RawWNPF does not just hide a file. It hooks the calls defenders rely on. It tampers with NtQuerySystemInformation to strip its process IDs from results. It hooks the network stack to filter its own ports and addresses out of connection tables. It uses minifilter callbacks to drop its files from directory listings and a registry callback to mask its keys. Each of those is a primitive a defender normally trusts.

The cleverest piece is the network trick. WIN_DRV registers Windows Filtering Platform filters and watches every open port for a magic value. When it sees the right marker, it silently diverts that TCP traffic to the backdoor's hidden listener. The backdoor never opens a visible port of its own. So a host port scan finds nothing, and the obvious detection (a strange listening service) never appears. This is the detail that pushes your visibility off the box: if the host cannot show you the connection, network flow analysis from a tap or your egress layer becomes the place you actually catch it.

A leaked 2012 certificate is doing the heavy lifting

The driver is signed with a certificate leaked from the PastDSE GitHub project, and that certificate expired in 2012. It works anyway, but only on systems where Driver Signature Enforcement is off or misconfigured. That reframes the threat. This is partly a malware story and partly a fleet hygiene problem. If your Windows servers run with DSE disabled or without Hypervisor-protected Code Integrity, you have left the front door open for any driver signed with a junk certificate, not just this one. Auditing the DSE and HVCI state across your estate is a control that costs little and that almost nobody checks until after an incident.

Where you can still see it

The trick is to catch the activity before RawWNPF is resident, or in the places the rootkit does not cover. Three of these are worth building detections around tonight.

• Persistence writes, at creation time. WIN_DRV creates a scheduled task named ApphostRagistreationVerifier that runs as SYSTEM at boot, with a backup that hijacks vds.exe by registering it under an IFEO (Image File Execution Options) debugger key. WIN_PLUS registers a print processor at HKLM\SYSTEM\ControlSet001\Control\Print\Environments\Windows x64\Print Processors\VSPMsg. The rootkit hides these keys after the fact, but the write event itself fires before the driver is masking anything. Alert on the creation, not the steady state.
• Boring admin surfaces nobody baselines. Print processors and IFEO debugger keys are legitimate Windows features, which is exactly why they are good hiding spots. Most teams have no baseline of what should live there. Building one is a cheap, high-signal win that pays off well beyond this actor.
• DLL side-loading and odd file paths. The loader rides a legitimate ThinPrint executable that loads the malicious tpsvcloc.dll. ESET listed artifacts in unusual locations such as %SystemRoot%\Fonts\ and C:\Windows\System32\spool\drivers\color\config.dat, plus the driver at C:\Windows\System32\drivers\fsdiskbit.sys. File integrity monitoring on those directories catches the drop before the rootkit can hide it.

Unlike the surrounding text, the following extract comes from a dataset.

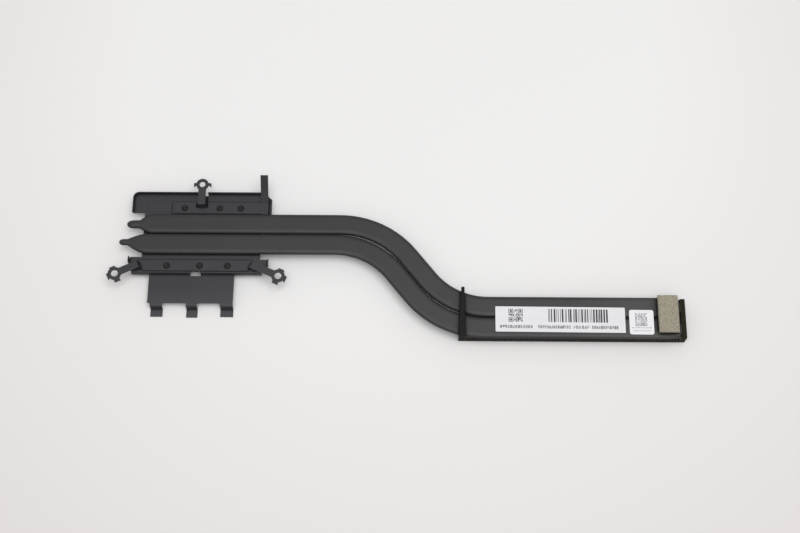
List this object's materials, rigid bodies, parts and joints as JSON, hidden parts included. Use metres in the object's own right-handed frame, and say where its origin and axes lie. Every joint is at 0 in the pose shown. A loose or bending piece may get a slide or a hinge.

For the network side, do not rely on the host. Pull flow data from your egress point and look for the C2 pattern ESET documented: TCP on 443, UDP on 53, and WebSocket on 80, with the C2 address 207.148.78[.]36 sitting in the same Vultr range used for delivery back in 2023. Traffic that the host swears does not exist, but your tap sees, is the tell.

What to actually do this week

Start by accepting the core constraint: a host running a kernel rootkit cannot audit itself. That is why host-based detection works best when it watches the events that precede compromise, the driver loads and the persistence writes, rather than querying state after the fact. It is also why an independent view, whether a network tap or boot-integrity attestation, earns its place in the stack. We have written before about why host telemetry is the foundation we build on and about how stealthy state-backed actors hide in plain sight in the Velvet Ant authentication-stack case.

Concretely: audit Driver Signature Enforcement and HVCI on every Windows server, treat any driver signed with an expired or out-of-band certificate as suspect, baseline your print processors and IFEO keys so a new entry is loud, and move your trust for network visibility off the endpoint. None of this is exotic. It is the difference between catching FishMonger at the doorway and finding out a year later, the way the victims here did.